> [DATA EXTRACT]:
------------------------------
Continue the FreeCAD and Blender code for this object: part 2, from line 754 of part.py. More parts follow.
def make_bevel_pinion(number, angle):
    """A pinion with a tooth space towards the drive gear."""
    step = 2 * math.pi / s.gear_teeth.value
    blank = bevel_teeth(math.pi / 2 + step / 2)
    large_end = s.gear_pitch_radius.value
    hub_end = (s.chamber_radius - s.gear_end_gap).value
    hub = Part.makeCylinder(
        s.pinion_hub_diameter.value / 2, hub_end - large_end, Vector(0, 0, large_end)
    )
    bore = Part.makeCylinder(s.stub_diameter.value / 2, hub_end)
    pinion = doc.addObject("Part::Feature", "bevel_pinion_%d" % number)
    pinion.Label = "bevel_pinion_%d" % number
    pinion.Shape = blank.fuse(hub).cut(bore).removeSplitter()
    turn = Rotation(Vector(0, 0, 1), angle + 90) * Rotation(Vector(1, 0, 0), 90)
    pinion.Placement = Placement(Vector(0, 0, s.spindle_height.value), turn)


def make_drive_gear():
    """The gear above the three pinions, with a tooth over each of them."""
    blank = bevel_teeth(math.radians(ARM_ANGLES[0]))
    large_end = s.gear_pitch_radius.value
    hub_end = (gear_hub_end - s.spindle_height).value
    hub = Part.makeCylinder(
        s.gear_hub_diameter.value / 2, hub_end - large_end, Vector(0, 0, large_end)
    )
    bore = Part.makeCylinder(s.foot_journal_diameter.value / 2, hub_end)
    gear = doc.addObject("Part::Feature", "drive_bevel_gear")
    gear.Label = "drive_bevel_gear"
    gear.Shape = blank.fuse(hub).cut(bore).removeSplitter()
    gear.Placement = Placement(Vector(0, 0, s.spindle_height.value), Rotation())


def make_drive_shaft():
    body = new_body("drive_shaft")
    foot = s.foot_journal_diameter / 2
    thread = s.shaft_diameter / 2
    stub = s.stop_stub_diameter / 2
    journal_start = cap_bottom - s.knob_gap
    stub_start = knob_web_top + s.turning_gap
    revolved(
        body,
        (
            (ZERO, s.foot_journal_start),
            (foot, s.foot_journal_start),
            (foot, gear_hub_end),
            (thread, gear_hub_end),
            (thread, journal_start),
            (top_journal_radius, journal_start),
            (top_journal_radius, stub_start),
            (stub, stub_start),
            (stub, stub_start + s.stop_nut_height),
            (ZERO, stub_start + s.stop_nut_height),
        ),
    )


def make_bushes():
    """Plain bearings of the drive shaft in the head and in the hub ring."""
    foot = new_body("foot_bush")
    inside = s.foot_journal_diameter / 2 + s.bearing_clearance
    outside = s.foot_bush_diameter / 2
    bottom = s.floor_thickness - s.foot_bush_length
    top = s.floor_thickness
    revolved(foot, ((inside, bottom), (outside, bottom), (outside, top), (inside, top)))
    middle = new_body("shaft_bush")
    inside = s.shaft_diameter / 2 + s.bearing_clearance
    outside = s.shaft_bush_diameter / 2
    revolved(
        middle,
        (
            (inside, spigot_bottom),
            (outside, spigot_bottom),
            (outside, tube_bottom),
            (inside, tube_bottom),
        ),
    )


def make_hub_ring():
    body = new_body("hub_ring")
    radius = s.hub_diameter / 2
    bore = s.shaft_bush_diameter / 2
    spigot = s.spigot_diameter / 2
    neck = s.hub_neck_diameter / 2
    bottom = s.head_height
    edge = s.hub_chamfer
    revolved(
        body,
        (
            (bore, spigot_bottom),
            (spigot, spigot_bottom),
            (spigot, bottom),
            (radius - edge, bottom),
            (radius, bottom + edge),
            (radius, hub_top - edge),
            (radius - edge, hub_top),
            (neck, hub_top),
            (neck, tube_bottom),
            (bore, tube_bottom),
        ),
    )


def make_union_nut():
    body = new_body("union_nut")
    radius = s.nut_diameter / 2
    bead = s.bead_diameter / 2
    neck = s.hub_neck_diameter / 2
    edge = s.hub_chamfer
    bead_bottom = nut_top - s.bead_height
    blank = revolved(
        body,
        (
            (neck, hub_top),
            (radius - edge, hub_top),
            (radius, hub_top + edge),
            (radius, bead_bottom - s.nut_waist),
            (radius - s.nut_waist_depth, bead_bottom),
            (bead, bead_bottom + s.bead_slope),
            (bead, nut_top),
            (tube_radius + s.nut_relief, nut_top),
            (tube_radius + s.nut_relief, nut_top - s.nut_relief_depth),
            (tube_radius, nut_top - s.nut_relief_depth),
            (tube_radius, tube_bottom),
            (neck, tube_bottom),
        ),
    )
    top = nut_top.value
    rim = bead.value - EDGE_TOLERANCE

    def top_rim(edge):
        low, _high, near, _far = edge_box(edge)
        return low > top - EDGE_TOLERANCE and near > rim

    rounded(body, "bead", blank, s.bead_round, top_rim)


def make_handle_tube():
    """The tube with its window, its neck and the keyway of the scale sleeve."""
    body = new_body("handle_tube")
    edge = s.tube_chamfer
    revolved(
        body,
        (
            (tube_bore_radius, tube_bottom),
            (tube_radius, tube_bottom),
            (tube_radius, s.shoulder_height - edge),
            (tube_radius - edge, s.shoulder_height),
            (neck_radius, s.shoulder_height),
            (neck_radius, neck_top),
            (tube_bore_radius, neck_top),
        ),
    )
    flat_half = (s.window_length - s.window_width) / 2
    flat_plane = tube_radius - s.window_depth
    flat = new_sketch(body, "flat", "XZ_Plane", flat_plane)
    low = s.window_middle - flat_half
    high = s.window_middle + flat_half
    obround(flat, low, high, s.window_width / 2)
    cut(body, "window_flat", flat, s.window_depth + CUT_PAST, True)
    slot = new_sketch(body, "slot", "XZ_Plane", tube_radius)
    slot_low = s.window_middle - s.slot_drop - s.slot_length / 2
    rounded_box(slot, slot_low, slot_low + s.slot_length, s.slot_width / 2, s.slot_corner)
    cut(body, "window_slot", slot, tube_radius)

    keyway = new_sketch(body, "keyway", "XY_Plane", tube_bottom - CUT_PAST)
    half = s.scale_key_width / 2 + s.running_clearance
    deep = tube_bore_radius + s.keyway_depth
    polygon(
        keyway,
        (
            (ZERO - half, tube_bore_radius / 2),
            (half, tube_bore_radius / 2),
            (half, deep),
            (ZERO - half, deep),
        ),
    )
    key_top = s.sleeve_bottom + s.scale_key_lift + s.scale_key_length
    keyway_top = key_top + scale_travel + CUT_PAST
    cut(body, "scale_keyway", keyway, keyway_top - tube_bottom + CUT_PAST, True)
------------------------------
> [YOUR OBJECTIVE]:
Return the whole listing exactly.

> [SOLUTION TO THIS PROBLEM]:
Continue the FreeCAD and Blender code for this object: part 2, from line 754 of part.py. More parts follow.
def make_bevel_pinion(number, angle):
    """A pinion with a tooth space towards the drive gear."""
    step = 2 * math.pi / s.gear_teeth.value
    blank = bevel_teeth(math.pi / 2 + step / 2)
    large_end = s.gear_pitch_radius.value
    hub_end = (s.chamber_radius - s.gear_end_gap).value
    hub = Part.makeCylinder(
        s.pinion_hub_diameter.value / 2, hub_end - large_end, Vector(0, 0, large_end)
    )
    bore = Part.makeCylinder(s.stub_diameter.value / 2, hub_end)
    pinion = doc.addObject("Part::Feature", "bevel_pinion_%d" % number)
    pinion.Label = "bevel_pinion_%d" % number
    pinion.Shape = blank.fuse(hub).cut(bore).removeSplitter()
    turn = Rotation(Vector(0, 0, 1), angle + 90) * Rotation(Vector(1, 0, 0), 90)
    pinion.Placement = Placement(Vector(0, 0, s.spindle_height.value), turn)


def make_drive_gear():
    """The gear above the three pinions, with a tooth over each of them."""
    blank = bevel_teeth(math.radians(ARM_ANGLES[0]))
    large_end = s.gear_pitch_radius.value
    hub_end = (gear_hub_end - s.spindle_height).value
    hub = Part.makeCylinder(
        s.gear_hub_diameter.value / 2, hub_end - large_end, Vector(0, 0, large_end)
    )
    bore = Part.makeCylinder(s.foot_journal_diameter.value / 2, hub_end)
    gear = doc.addObject("Part::Feature", "drive_bevel_gear")
    gear.Label = "drive_bevel_gear"
    gear.Shape = blank.fuse(hub).cut(bore).removeSplitter()
    gear.Placement = Placement(Vector(0, 0, s.spindle_height.value), Rotation())


def make_drive_shaft():
    body = new_body("drive_shaft")
    foot = s.foot_journal_diameter / 2
    thread = s.shaft_diameter / 2
    stub = s.stop_stub_diameter / 2
    journal_start = cap_bottom - s.knob_gap
    stub_start = knob_web_top + s.turning_gap
    revolved(
        body,
        (
            (ZERO, s.foot_journal_start),
            (foot, s.foot_journal_start),
            (foot, gear_hub_end),
            (thread, gear_hub_end),
            (thread, journal_start),
            (top_journal_radius, journal_start),
            (top_journal_radius, stub_start),
            (stub, stub_start),
            (stub, stub_start + s.stop_nut_height),
            (ZERO, stub_start + s.stop_nut_height),
        ),
    )


def make_bushes():
    """Plain bearings of the drive shaft in the head and in the hub ring."""
    foot = new_body("foot_bush")
    inside = s.foot_journal_diameter / 2 + s.bearing_clearance
    outside = s.foot_bush_diameter / 2
    bottom = s.floor_thickness - s.foot_bush_length
    top = s.floor_thickness
    revolved(foot, ((inside, bottom), (outside, bottom), (outside, top), (inside, top)))
    middle = new_body("shaft_bush")
    inside = s.shaft_diameter / 2 + s.bearing_clearance
    outside = s.shaft_bush_diameter / 2
    revolved(
        middle,
        (
            (inside, spigot_bottom),
            (outside, spigot_bottom),
            (outside, tube_bottom),
            (inside, tube_bottom),
        ),
    )


def make_hub_ring():
    body = new_body("hub_ring")
    radius = s.hub_diameter / 2
    bore = s.shaft_bush_diameter / 2
    spigot = s.spigot_diameter / 2
    neck = s.hub_neck_diameter / 2
    bottom = s.head_height
    edge = s.hub_chamfer
    revolved(
        body,
        (
            (bore, spigot_bottom),
            (spigot, spigot_bottom),
            (spigot, bottom),
            (radius - edge, bottom),
            (radius, bottom + edge),
            (radius, hub_top - edge),
            (radius - edge, hub_top),
            (neck, hub_top),
            (neck, tube_bottom),
            (bore, tube_bottom),
        ),
    )


def make_union_nut():
    body = new_body("union_nut")
    radius = s.nut_diameter / 2
    bead = s.bead_diameter / 2
    neck = s.hub_neck_diameter / 2
    edge = s.hub_chamfer
    bead_bottom = nut_top - s.bead_height
    blank = revolved(
        body,
        (
            (neck, hub_top),
            (radius - edge, hub_top),
            (radius, hub_top + edge),
            (radius, bead_bottom - s.nut_waist),
            (radius - s.nut_waist_depth, bead_bottom),
            (bead, bead_bottom + s.bead_slope),
            (bead, nut_top),
            (tube_radius + s.nut_relief, nut_top),
            (tube_radius + s.nut_relief, nut_top - s.nut_relief_depth),
            (tube_radius, nut_top - s.nut_relief_depth),
            (tube_radius, tube_bottom),
            (neck, tube_bottom),
        ),
    )
    top = nut_top.value
    rim = bead.value - EDGE_TOLERANCE

    def top_rim(edge):
        low, _high, near, _far = edge_box(edge)
        return low > top - EDGE_TOLERANCE and near > rim

    rounded(body, "bead", blank, s.bead_round, top_rim)


def make_handle_tube():
    """The tube with its window, its neck and the keyway of the scale sleeve."""
    body = new_body("handle_tube")
    edge = s.tube_chamfer
    revolved(
        body,
        (
            (tube_bore_radius, tube_bottom),
            (tube_radius, tube_bottom),
            (tube_radius, s.shoulder_height - edge),
            (tube_radius - edge, s.shoulder_height),
            (neck_radius, s.shoulder_height),
            (neck_radius, neck_top),
            (tube_bore_radius, neck_top),
        ),
    )
    flat_half = (s.window_length - s.window_width) / 2
    flat_plane = tube_radius - s.window_depth
    flat = new_sketch(body, "flat", "XZ_Plane", flat_plane)
    low = s.window_middle - flat_half
    high = s.window_middle + flat_half
    obround(flat, low, high, s.window_width / 2)
    cut(body, "window_flat", flat, s.window_depth + CUT_PAST, True)
    slot = new_sketch(body, "slot", "XZ_Plane", tube_radius)
    slot_low = s.window_middle - s.slot_drop - s.slot_length / 2
    rounded_box(slot, slot_low, slot_low + s.slot_length, s.slot_width / 2, s.slot_corner)
    cut(body, "window_slot", slot, tube_radius)

    keyway = new_sketch(body, "keyway", "XY_Plane", tube_bottom - CUT_PAST)
    half = s.scale_key_width / 2 + s.running_clearance
    deep = tube_bore_radius + s.keyway_depth
    polygon(
        keyway,
        (
            (ZERO - half, tube_bore_radius / 2),
            (half, tube_bore_radius / 2),
            (half, deep),
            (ZERO - half, deep),
        ),
    )
    key_top = s.sleeve_bottom + s.scale_key_lift + s.scale_key_length
    keyway_top = key_top + scale_travel + CUT_PAST
    cut(body, "scale_keyway", keyway, keyway_top - tube_bottom + CUT_PAST, True)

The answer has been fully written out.